6 ¶14. Upon review, we find no clear error in the chancellor’s determination that Guinn
failed to establish his right to a divorce based on adultery. As the chancellor noted, Guinn
did not testify at the hearing and only presented one witness. Thus, not only did Guinn fail
to provide any corroborative evidence to prove adultery, but as the chancellor stated, the brief
testimony of the parties’ minor son also “left important facts unanswered and/or unclear.”
Based on such circumstances, we conclude that no abuse of discretion or manifest error
resulted from the chancellor’s finding that Guinn presented insufficient evidence to prove
adultery. We therefore find that substantial credible evidence supported the chancellor’s
denial of Guinn’s amended divorce complaint on this ground.
¶15. Guinn also asserts that the chancellor erred by failing to grant a divorce on the
alternative ground of irreconcilable differences and by finding fault with Guinn’s failure to
provide information regarding the parties’ minor children. Guinn did not raise these alleged
errors before the chancellor, however, and “[i]t is well settled that this Court will not
consider arguments raised for the first time on appeal.” Fonville v. Zeid, 327 So. 3d 658, 670
(¶33) (Miss. Ct. App. 2021). Notwithstanding the procedural bar, we find Guinn’s arguments
lack merit.
¶16. “A divorce based on irreconcilable differences has certain statutory requirements that
must be met[,]” and “[s]trict compliance with the statute is required.” Tyrone v. Tyrone, 32
So. 3d 1206, 1214 (¶26) (Miss. Ct. App. 2009) (citations and emphasis omitted). “Section
93-5-2 provides two ways by which parties may obtain a divorce on the grounds of
irreconcilable differences.” Brown v. Brown, 329 So. 3d 544, 556 (¶30) (Miss. Ct. App.
7 2021). Under subsection (2), “[t]hey may agree to the divorce and sign an agreement that
resolves all issues of custody, child support, alimony and property claims[,]” or under
subsection (3), “they can agree on the divorce but allow the chancery court to adjudicate the
other issues . . . .” Id. (citing Miss. Code Ann. § 93-5-2(2)-(3)).

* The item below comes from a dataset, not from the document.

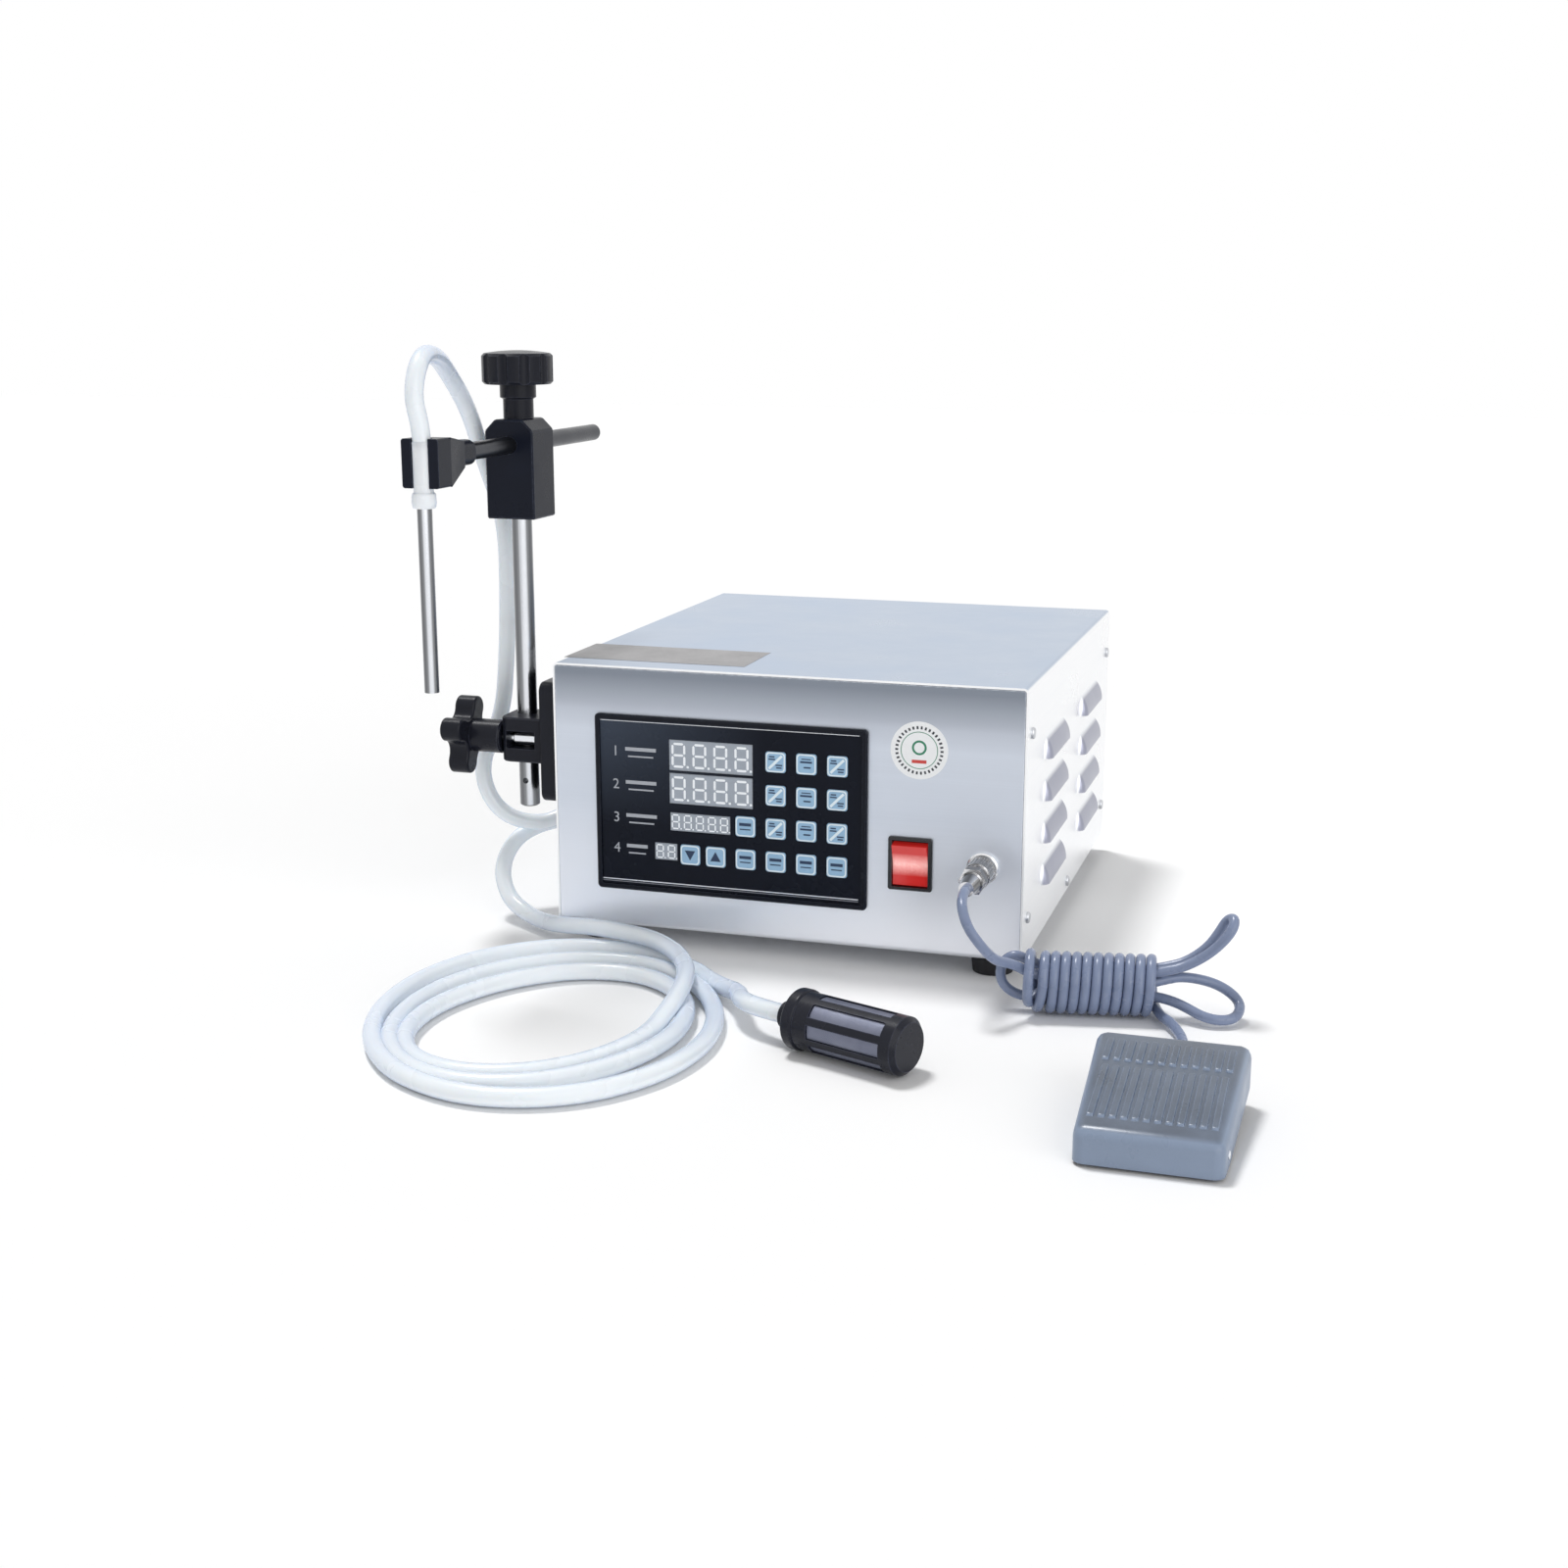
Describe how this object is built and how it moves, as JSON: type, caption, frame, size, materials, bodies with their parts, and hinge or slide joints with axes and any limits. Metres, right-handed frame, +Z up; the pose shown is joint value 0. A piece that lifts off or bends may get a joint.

¶17. In denying Guinn’s amended divorce complaint, the chancellor noted multiple
statutory deficiencies related to the filing, including the complaint’s failure to address either
the custody and maintenance of the parties’ minor children or the settlement of any property
rights between the parties. Based on Guinn’s failure to comply with all the statutory
requirements necessary to obtain an irreconcilable-differences divorce, we find Guinn’s
assignments of error regarding this matter lack merit.
CONCLUSION
¶18. Because we find no abuse of discretion or manifest error, we affirm the chancellor’s
judgment denying Guinn’s amended complaint for divorce. We also deny Guinn’s motion
to grant or, alternatively, summarily affirm his amended divorce complaint.
¶19. AFFIRMED.
BARNES, C.J., CARLTON AND WILSON, P.JJ., GREENLEE, WESTBROOKS, McDONALD, LAWRENCE, McCARTY AND EMFINGER, JJ., CONCUR.